↓

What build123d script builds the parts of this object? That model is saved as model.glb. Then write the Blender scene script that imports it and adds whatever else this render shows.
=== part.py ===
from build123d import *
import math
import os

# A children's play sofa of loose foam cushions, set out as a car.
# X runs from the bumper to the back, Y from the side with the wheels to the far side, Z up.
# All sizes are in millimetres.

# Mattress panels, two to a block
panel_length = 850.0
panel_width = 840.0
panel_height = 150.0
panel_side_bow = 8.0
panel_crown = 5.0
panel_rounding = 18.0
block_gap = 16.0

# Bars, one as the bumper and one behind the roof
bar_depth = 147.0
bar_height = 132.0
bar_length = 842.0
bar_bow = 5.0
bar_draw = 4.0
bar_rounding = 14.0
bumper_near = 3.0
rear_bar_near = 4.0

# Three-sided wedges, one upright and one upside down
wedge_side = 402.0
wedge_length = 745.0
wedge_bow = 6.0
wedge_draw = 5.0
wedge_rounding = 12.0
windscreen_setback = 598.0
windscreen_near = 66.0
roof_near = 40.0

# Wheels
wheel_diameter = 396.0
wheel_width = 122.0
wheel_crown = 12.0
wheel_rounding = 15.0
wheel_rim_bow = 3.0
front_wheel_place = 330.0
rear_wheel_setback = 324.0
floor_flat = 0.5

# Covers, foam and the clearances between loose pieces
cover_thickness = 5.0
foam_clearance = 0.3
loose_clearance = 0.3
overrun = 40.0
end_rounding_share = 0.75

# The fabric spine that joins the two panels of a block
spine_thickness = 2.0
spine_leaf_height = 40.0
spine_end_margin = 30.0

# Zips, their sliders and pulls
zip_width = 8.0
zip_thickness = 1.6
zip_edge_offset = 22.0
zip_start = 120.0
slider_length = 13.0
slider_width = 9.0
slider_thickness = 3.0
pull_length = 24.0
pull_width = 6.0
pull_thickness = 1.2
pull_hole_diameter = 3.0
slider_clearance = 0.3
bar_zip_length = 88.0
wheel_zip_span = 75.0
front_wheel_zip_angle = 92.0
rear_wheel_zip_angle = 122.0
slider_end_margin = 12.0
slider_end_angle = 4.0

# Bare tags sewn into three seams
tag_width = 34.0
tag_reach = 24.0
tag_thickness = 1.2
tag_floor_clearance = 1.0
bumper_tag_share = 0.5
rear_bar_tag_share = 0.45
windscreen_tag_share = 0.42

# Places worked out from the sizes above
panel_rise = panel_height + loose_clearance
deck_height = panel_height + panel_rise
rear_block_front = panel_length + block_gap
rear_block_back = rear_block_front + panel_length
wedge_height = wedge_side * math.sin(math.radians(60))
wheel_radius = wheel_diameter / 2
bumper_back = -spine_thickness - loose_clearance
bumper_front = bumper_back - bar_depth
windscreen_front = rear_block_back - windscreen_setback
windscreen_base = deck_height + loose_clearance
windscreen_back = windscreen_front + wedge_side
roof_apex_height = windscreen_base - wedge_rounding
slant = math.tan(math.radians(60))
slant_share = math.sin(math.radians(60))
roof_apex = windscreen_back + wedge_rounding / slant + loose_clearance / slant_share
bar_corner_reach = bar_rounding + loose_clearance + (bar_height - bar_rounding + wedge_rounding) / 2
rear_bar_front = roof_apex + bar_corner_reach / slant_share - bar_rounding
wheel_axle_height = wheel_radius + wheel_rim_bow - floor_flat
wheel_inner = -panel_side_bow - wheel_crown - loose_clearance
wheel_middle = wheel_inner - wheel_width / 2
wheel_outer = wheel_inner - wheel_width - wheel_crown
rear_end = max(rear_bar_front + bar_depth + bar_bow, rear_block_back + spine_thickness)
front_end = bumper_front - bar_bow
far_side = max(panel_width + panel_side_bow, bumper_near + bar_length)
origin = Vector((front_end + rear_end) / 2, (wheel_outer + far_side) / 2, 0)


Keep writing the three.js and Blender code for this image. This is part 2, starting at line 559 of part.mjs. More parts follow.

↑

Exercise:
Can you reproduce all the material exactly?

Expected answer:
What build123d script builds the parts of this object? That model is saved as model.glb. Then write the Blender scene script that imports it and adds whatever else this render shows.
=== part.py ===
from build123d import *
import math
import os

# A children's play sofa of loose foam cushions, set out as a car.
# X runs from the bumper to the back, Y from the side with the wheels to the far side, Z up.
# All sizes are in millimetres.

# Mattress panels, two to a block
panel_length = 850.0
panel_width = 840.0
panel_height = 150.0
panel_side_bow = 8.0
panel_crown = 5.0
panel_rounding = 18.0
block_gap = 16.0

# Bars, one as the bumper and one behind the roof
bar_depth = 147.0
bar_height = 132.0
bar_length = 842.0
bar_bow = 5.0
bar_draw = 4.0
bar_rounding = 14.0
bumper_near = 3.0
rear_bar_near = 4.0

# Three-sided wedges, one upright and one upside down
wedge_side = 402.0
wedge_length = 745.0
wedge_bow = 6.0
wedge_draw = 5.0
wedge_rounding = 12.0
windscreen_setback = 598.0
windscreen_near = 66.0
roof_near = 40.0

# Wheels
wheel_diameter = 396.0
wheel_width = 122.0
wheel_crown = 12.0
wheel_rounding = 15.0
wheel_rim_bow = 3.0
front_wheel_place = 330.0
rear_wheel_setback = 324.0
floor_flat = 0.5

# Covers, foam and the clearances between loose pieces
cover_thickness = 5.0
foam_clearance = 0.3
loose_clearance = 0.3
overrun = 40.0
end_rounding_share = 0.75

# The fabric spine that joins the two panels of a block
spine_thickness = 2.0
spine_leaf_height = 40.0
spine_end_margin = 30.0

# Zips, their sliders and pulls
zip_width = 8.0
zip_thickness = 1.6
zip_edge_offset = 22.0
zip_start = 120.0
slider_length = 13.0
slider_width = 9.0
slider_thickness = 3.0
pull_length = 24.0
pull_width = 6.0
pull_thickness = 1.2
pull_hole_diameter = 3.0
slider_clearance = 0.3
bar_zip_length = 88.0
wheel_zip_span = 75.0
front_wheel_zip_angle = 92.0
rear_wheel_zip_angle = 122.0
slider_end_margin = 12.0
slider_end_angle = 4.0

# Bare tags sewn into three seams
tag_width = 34.0
tag_reach = 24.0
tag_thickness = 1.2
tag_floor_clearance = 1.0
bumper_tag_share = 0.5
rear_bar_tag_share = 0.45
windscreen_tag_share = 0.42

# Places worked out from the sizes above
panel_rise = panel_height + loose_clearance
deck_height = panel_height + panel_rise
rear_block_front = panel_length + block_gap
rear_block_back = rear_block_front + panel_length
wedge_height = wedge_side * math.sin(math.radians(60))
wheel_radius = wheel_diameter / 2
bumper_back = -spine_thickness - loose_clearance
bumper_front = bumper_back - bar_depth
windscreen_front = rear_block_back - windscreen_setback
windscreen_base = deck_height + loose_clearance
windscreen_back = windscreen_front + wedge_side
roof_apex_height = windscreen_base - wedge_rounding
slant = math.tan(math.radians(60))
slant_share = math.sin(math.radians(60))
roof_apex = windscreen_back + wedge_rounding / slant + loose_clearance / slant_share
bar_corner_reach = bar_rounding + loose_clearance + (bar_height - bar_rounding + wedge_rounding) / 2
rear_bar_front = roof_apex + bar_corner_reach / slant_share - bar_rounding
wheel_axle_height = wheel_radius + wheel_rim_bow - floor_flat
wheel_inner = -panel_side_bow - wheel_crown - loose_clearance
wheel_middle = wheel_inner - wheel_width / 2
wheel_outer = wheel_inner - wheel_width - wheel_crown
rear_end = max(rear_bar_front + bar_depth + bar_bow, rear_block_back + spine_thickness)
front_end = bumper_front - bar_bow
far_side = max(panel_width + panel_side_bow, bumper_near + bar_length)
origin = Vector((front_end + rear_end) / 2, (wheel_outer + far_side) / 2, 0)


Keep writing the three.js and Blender code for this image. This is part 2, starting at line 559 of part.mjs. More parts follow.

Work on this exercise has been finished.